Cornualha. Para mim esse condado no sudoeste da Inglaterra sempre esteve presente na literatura fantástica inglesa. Foi o território mítico dos Cavaleiros da Távola Redonda, dos piratas e contrabandistas, de cottages de pedra sobre rochedos, de pássaros que sem motivo nenhum atacam as pessoas, de crimes misteriosos nos famosos romances de Sir Conan Doyle, Agatha Christie, Daphne du Maurier, Marion Z. Badley, e muitos outros. Assim vou atrás dos cenários que inspiraram Sir Conan Doyle para sua obra-prima O Cão dos Baskervilles.
Curiosidade é uma forma de procurar conhecimento.
O ponto de partida para essa aventura foi a estação ferroviária de Reading, a mais próxima do aeroporto de Heathrow, Londres, em direção à Cornualha. A luz tênue e difusa resultante da névoa do amanhecer encobria as plataformas e os trens, e de imediato evoca as nuvens do vapor que envolvia as antigas estações. Faltam apenas o apito e o silvo dos pistões. Entrando no clima dessa literatura só falta agora trombar com um fantasma. Mas fantasmas são viajantes noturnos, dizia nosso poeta Mario Quintana.
O trem parte. Pela janela, segurando uma caneca de chá, observo as imagens que correm rapidamente. Passados os vilarejos, as casas se espalham aqui e acolá pelos campos que separam as terras cultivadas das áridas. Nestas, os poucos vestígios de ocupação humana que persistem assumem usualmente a forma de uma manor house solitária de algum lorde ou a cabana de um pastor.
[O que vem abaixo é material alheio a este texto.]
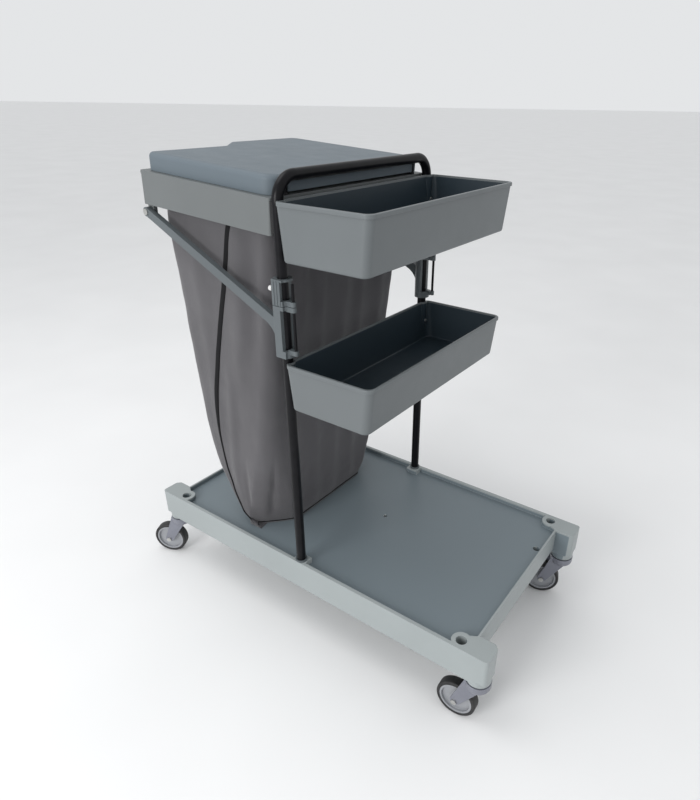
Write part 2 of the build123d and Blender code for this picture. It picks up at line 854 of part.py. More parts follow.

O que me impressiona quando chego à Cornualha, último bastião da cultura celta na Inglaterra, região forjada por mineiros e pescadores, é a força de sua natureza: o litoral açoitado pelo mar revolto, penhascos negros que emergem das águas oceânicas, longas extensões de falésias, pântanos, vastos monólitos que, dizem, são marcos de templos do Neolítico. Tudo isso, por vezes, envolto em denso nevoeiro. Nesse pano de fundo desenham-se as feições góticas dos vilarejos, onde se destacam as silhuetas de cúpulas de igrejas, lápides e cruzes celtas recobertas de musgo, e ruínas de castelos sombrios. Um cenário que me coloca na zona fronteiriça entre realidade e tudo o que a transborda – magia e superstição. Por isso mesmo, um universo inspirador.
Sinto que às vezes apenas o mistério de uma paisagem é suficiente para salvar uma história. E que grande história! Foi o caso quando me aproximei dos pântanos de Dartmoor, em Devon, cujos campos nas palavras de Conan Doyle:
“se desenham em longos planos de quadrados verdes, com pequenas elevações de morros cinzentos que se coroam por cristas de granito recortados em formas fantásticas, quase invisíveis através da garoa e da neblina”
Um lugar perfeito para galopar? Pode tirar seu cavalinho da chuva. Aquela região encerra uma infinidade de segredos, lendas, superstições e mistérios em seu labirinto aquoso de terras movediças. Talvez por isso tenha sido cenário do seu mitológico livro O Cão dos Baskervilles.
Nesse ambiente realista fico sabendo pelo guia sr. Frank Turner que o escritor tomou emprestado o nome de um camponês – Baskervilles – e o associou a um dos mistérios eternizados entre os moradores dessa região da Cornualha: o do Túmulo de Cabel.
Esta história inicia-se em 1656 e narra o ataque de ferozes cães no pântano de Dartmoor. Cristalizado no imaginário popular do vilarejo de Buckfastleigh, até hoje as mães evitam que seus filhos saiam de casa ao anoitecer, como em uma passagem do livro O Cão dos Baskerville:
“aconselho como meio de prudência, a não atravessar os pântanos naquelas sombrias horas em que os poderes do mal estão exaltados”.
O clima obscuro dessas aldeias, a sarabanda dos pássaros se acomodando nas árvores daquele cemitério quando a noite começa a chegar… “da meia-lua que surge no meio de nuvens velozes”, o som do vento, tudo contribui para que ali se instalasse uma atmosfera de inquietude.
Inquieto, na verdade apavorado, também estava o senhor Turner que me alertou que era melhor ir embora para não ter que comprovar pessoalmente essa história.